One often hears that all the Indian founders of philosophies have been holding back the development of Indian philosophy. Really? In fact, every professor of the history of Indian philosophy will state that each successive acharya has challenged the views of all preceding ones and the philosophy has progressed steadily. Otherwise, why did almost every German philosopher of the 19th century study Sankhya?
In the post-17th century era of the decline of Indian prosperity, the culture remained dynamic. The 18th and 19th centuries saw constant movement of wandering spiritual masters, minstrels, reformers, warriors. The entire 19th century was a period of constant motion – first leading to 1857 and then leading to the founding of Indian National Congress by Dadabhai Naoroji. And, we know of both, the revolutionaries as well as Gandhians, not to speak of the social reformers, who were active right from the grassroots to the highest rungs of society, throughout the first half of the 20th century.
And to counter the argument that religious teachers have been instilling passivity into the people for all these millenniums, one only has to point to the dynamic naga sadhus.

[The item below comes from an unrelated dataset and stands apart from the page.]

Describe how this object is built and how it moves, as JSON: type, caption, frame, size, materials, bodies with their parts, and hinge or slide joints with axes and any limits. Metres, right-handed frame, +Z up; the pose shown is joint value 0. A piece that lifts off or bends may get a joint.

How many are aware that it was they who fought off Temur Lang, under their mahamandaleshwaras, when he attacked the Kumbh Mela at Haridwar?
One simply has to read Bankim’s Sanyasi-vidroh to know how the fight for India’s Independence began with the sadhus throughout the country.

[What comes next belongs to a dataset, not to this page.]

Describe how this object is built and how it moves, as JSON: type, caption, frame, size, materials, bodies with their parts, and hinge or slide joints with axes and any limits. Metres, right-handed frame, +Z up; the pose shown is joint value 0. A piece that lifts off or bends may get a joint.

Many modern-day mandaleshwaras are carrying out the same dynamic tradition in a different form when they address a conference in the United Nations building on inter-religious harmony. In our times they are following the ancient tradition of going to all civilizations and giving each of them a subtle direction. The Western missionaries come laden with dollars to convert or serve. The Indian teachers, Hindu, Buddhist, Sikh, Jaina and Muslim, go to the distant lands penniless and create flourishing missions by the sheer dint of their spiritual magnetism, without condemning the followers of other religions to hell. It was their predecessors who changed the civilization of China as they are now changing the civilization of America and attempting to make it a little gentler. One of the numerous changes is that nearly 20 per cent of Americans now prefer to call themselves vegetarian.
Thus we see that the form and expression of Indian dynamism changes from time to time, but its internal message of the subservience of rajas to sattva still remains.
No doubt there are areas of darkness, for example in the position of women and in the caste system, especially if we look at the nation-state India rather than the vast Indian civilization. But the rajas of the reformers has been working constantly to change that.
When the Buddha sent his first batch of monks out he said to them: charatha bhikkavo chaarikam bahu-jana-hitaaya bahu-jana-sukhaaya (Wander, ye monks, for the benefit of the many, for the comfort of the many.)
The movement from tamas to rajas is not recent; the entire civilization throughout its history has been dedicated to overcoming tamas by applying rajas in the service of sattva. The civilization flows on like the sattvic Ganga.